NHK教育 日本の話芸『不動坊・桂文珍』

 
 文珍師匠へのイメージは「古典もするがどちらかと言えば新作派」ってのでしたが江戸落語版で聴き慣れていたこの噺、元は上方のものらしいという事でその違いも含めて楽しみましたが…
 
 つるつるっと実に手馴れ無理無駄の無い芸で、しかも現代的なクスグリやらも散りばめつつも比較的長めのこの噺を上手くまとめたもので笑ったんですけど、好きか嫌いか?っとなるとあまり好みではなかったかな、っと。

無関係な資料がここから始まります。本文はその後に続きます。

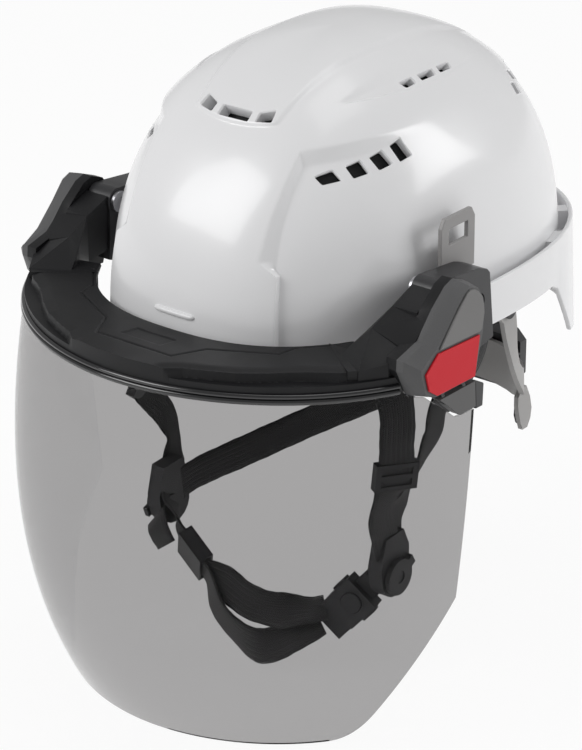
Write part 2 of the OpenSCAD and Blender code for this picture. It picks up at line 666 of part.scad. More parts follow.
// The shield's top edge dips under the pods and the release levers
dip = [[-300, lens_top], [-106.5, lens_top], [-104, -2.4], [-93, -6], [-71.6, -23.4], [-50, -24]];
function lens_edge(y) = let(i = max([for (k = [0:len(dip) - 2]) y >= dip[k][0] ? k : 0]))
    dip[i][1] + (dip[i + 1][1] - dip[i][1]) * (y - dip[i][0]) / (dip[i + 1][0] - dip[i][0]);
lens_cols = 60;
lens_rows = 16;
module face_shield() {
    function col(i) = let(s = -1 + 2 * i / lens_cols) 90 * s;
    function row_z(q, j) = let(
        y0 = lens_pt(q, 0)[1], top = lens_edge(y0), low = lens_bottom(q))
        top + (low - top) * j / lens_rows;
    nc = lens_cols + 1;
    nr = lens_rows + 1;
    points = [for (off = [0, -lens_t]) for (j = [0:lens_rows]) for (i = [0:lens_cols])
        let(q = col(i)) lens_pt(q, row_z(q, j), off)];
    b = nc * nr;
    faces = concat(
        [for (j = [0:lens_rows - 1]) for (i = [0:lens_cols - 1]) let(p = j * nc + i)
            [p, p + 1, p + nc + 1, p + nc]],
        [for (j = [0:lens_rows - 1]) for (i = [0:lens_cols - 1]) let(p = b + j * nc + i)
            [p, p + nc, p + nc + 1, p + 1]],
        [for (i = [0:lens_cols - 1]) [i, b + i, b + i + 1, i + 1]],
        [for (i = [0:lens_cols - 1]) let(p = lens_rows * nc + i) [p, p + 1, b + p + 1, b + p]],
        [for (j = [0:lens_rows - 1]) let(p = j * nc) [p, p + nc, b + p + nc, b + p]],
        [for (j = [0:lens_rows - 1]) let(p = j * nc + lens_cols) [p, b + p, b + p + nc, p + nc]]);
    color([0.6, 0.6, 0.6, 0.5]) polyhedron(points, faces, convexity = 6);
}

function lip_outline(off, q0 = 67, n = 64) = [for (i = [0:n]) let(q = -q0 + 2 * q0 * i / n,
    p = lens_pt(q, lens_top, off)) [p[0], p[1]]];
seal_end = -108.5;
seal_top = lens_top + seal_h - 2;
module lens_seal() {
    color("#111112") intersection() {
        translate([0, 0, lens_top]) linear_extrude(seal_top - lens_top) difference() {
            polygon(lip_outline(0.8));
            polygon(lip_outline(-seal_d));
        }
        translate([-150, seal_end - 200, -10]) cube([300, 200, 30]);
    }
}

flange_top = seal_top + guard_flange_t;
platform_top = flange_top + guard_step;
// Side view of the plate that the pod covers, the same outline as the pod's root
guard_arm = [[-112, 14], [-104, -1.5], [-93, -4.6], [-57.6, -5.6], [-50.2, 18], [-49.2, 30],
    [-50.4, 38], [-55.8, 45.2], [-64.5, 48.6], [-71.4, 46.4], [-82.5, 37.4], [-94.6, 24.4], [-111.5, 20]];
module guard_ring(outer, low, high) {
    translate([0, 0, low]) linear_extrude(high - low) difference() {
        intersection() {
            polygon(outer);
            translate([-arm_out, -300]) square([2 * arm_out, 205]);
        }
        polygon(plan_outline(guard_gap));
    }
}
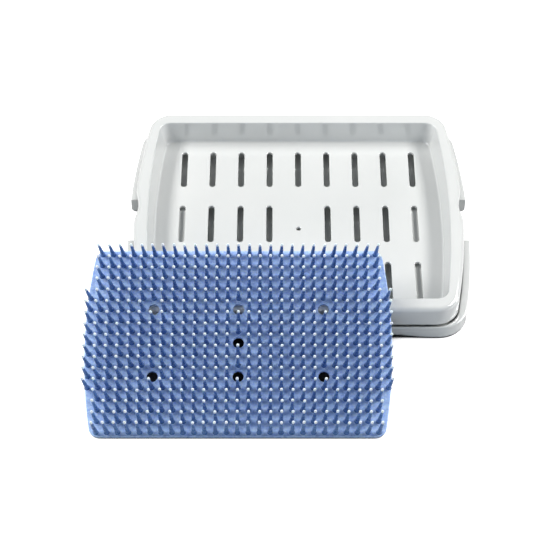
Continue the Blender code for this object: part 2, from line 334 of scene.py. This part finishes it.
def combine(target, tool, operation):
    """Joins or cuts target with tool for good, and removes the tool."""
    boolean = target.modifiers.new(operation, "BOOLEAN")
    boolean.operation = operation
    boolean.solver = "EXACT"
    boolean.object = tool
    depsgraph = bpy.context.evaluated_depsgraph_get()
    result = bpy.data.meshes.new_from_object(target.evaluated_get(depsgraph))
    target.modifiers.remove(boolean)
    target.data = result
    bpy.data.objects.remove(tool, do_unlink=True)


def smooth(piece, angle=35):
    """Smooth shading that keeps flat faces flat next to their rounded edges."""
    piece.data.shade_smooth()
    piece.data.set_sharp_from_angle(angle=math.radians(angle))
    weighted = piece.modifiers.new("Weighted normals", "WEIGHTED_NORMAL")
    weighted.keep_sharp = True
    weighted.weight = 90


def capsule(centre_x, centre_y, length, width, along_y, segments=10):
    """An outline of two half rounds joined by straight sides."""
    reach = (length - width) / 2
    points = [(x + reach, y) for x, y in arc(0, 0, width / 2, -math.pi / 2, math.pi / 2, segments)]
    points += [(-x, -y) for x, y in points]
    if along_y:
        points = [(-y, x) for x, y in points]
    return [(centre_x + x, centre_y + y) for x, y in points]


def turned(place, levels, segments=32):
    """Loops of a turned solid along a frame's Z, through (height, radius) pairs."""
    return [[place @ Vector((x, y, z)) for x, y in arc(0, 0, radius, 0, 2 * math.pi, segments)[:-1]]
            for z, radius in levels]


def add_bar(mesh, x, y, length, width, along_y, levels):
    """Adds a round-ended bar to mesh, through (height, inset) pairs."""
    add_loft(mesh, [level(capsule(x, y, length - 2 * inset, width - 2 * inset, along_y), z)
                    for z, inset in levels])


# ---------------------------------------------------------------- materials

def new_material(name):
    made = bpy.data.materials.new(name)
    made.use_nodes = True
    tree = made.node_tree
    return made, tree, tree.nodes["Principled BSDF"]


def node(tree, kind, **inputs):
    made = tree.nodes.new(kind)
    for key, value in inputs.items():
        made.inputs[key].default_value = value
    return made


def noise(tree, scale, detail, roughness=0.5):
    """A noise value over the object's own coordinates."""
    place = tree.nodes.new("ShaderNodeTexCoord")
    made = node(tree, "ShaderNodeTexNoise", Scale=scale, Detail=detail, Roughness=roughness)
    tree.links.new(place.outputs["Object"], made.inputs["Vector"])
    return made.outputs["Fac"]


def spread(tree, value, low=0.0, high=1.0, from_low=0.3, from_high=0.7):
    """Maps a value from one range to another and keeps it there."""
    made = node(tree, "ShaderNodeMapRange")
    made.inputs["From Min"].default_value = from_low
    made.inputs["From Max"].default_value = from_high
    made.inputs["To Min"].default_value = low
    made.inputs["To Max"].default_value = high
    tree.links.new(value, made.inputs["Value"])
    return made.outputs["Result"]


def mix(tree, fac, first, second):
    """Mixes two colours, each a colour or a socket."""
    made = tree.nodes.new("ShaderNodeMix")
    made.data_type = "RGBA"
    tree.links.new(fac, made.inputs[0])
    for index, colour in ((6, first), (7, second)):
        if isinstance(colour, tuple):
            made.inputs[index].default_value = (*colour, 1.0)
        else:
            tree.links.new(colour, made.inputs[index])
    return made.outputs[2]


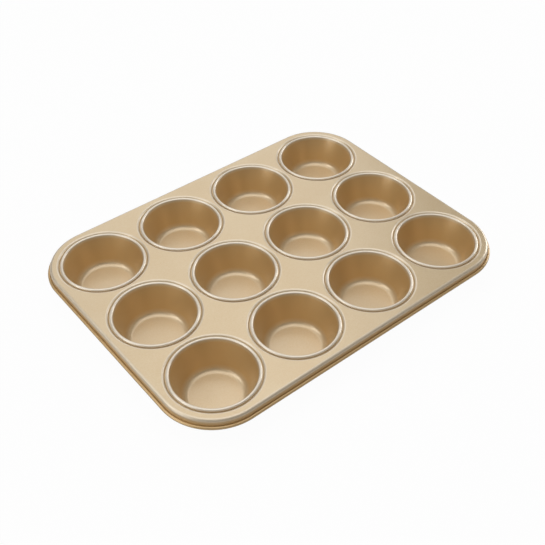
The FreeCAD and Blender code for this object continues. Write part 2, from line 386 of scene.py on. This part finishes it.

 以前、花録師匠で聴いた「不動坊火焔」だと前半の風呂屋と婚儀の邪魔をする3人と落語家、と登場人物と彼らのドタバタの部分に重きが置かれた感じが好みでして、それと比べると手馴れていてつるつるさらさらと流れるような分メリハリと言うか山に欠けると言うか… バランス的には風呂場が一番生き生きして盛り上がってた分だけ後がもひとつ、山と言うにはちょっと… と言いますか。人物をあまりハッキリと演じ分けなかったのは文珍師匠の好みなのか元の師匠の型なのかは判らないんですが、「遊芸稼ぎ人」のもじりでの「幽霊稼ぎ人」ってサゲといい言葉遊びも楽しい噺だけにもちっと… っと思わなくもなし。
 
 まぁ個人の好みの話ですし、何のかんと言っても所作の無駄の無さといい普段落語を聴いていない人にも聴き易いんですが、と言って説明もし過ぎない匙加減といい楽しさだけではない不思議な印象が残る師匠だなぁ… っと思います。機会があれば生で聴いてみたい師匠ではありますが… もちっと数を観てからでないとちょっと文珍師匠「らしさ」や「ならでは」ってのが掴めなかったかなぁ… っと。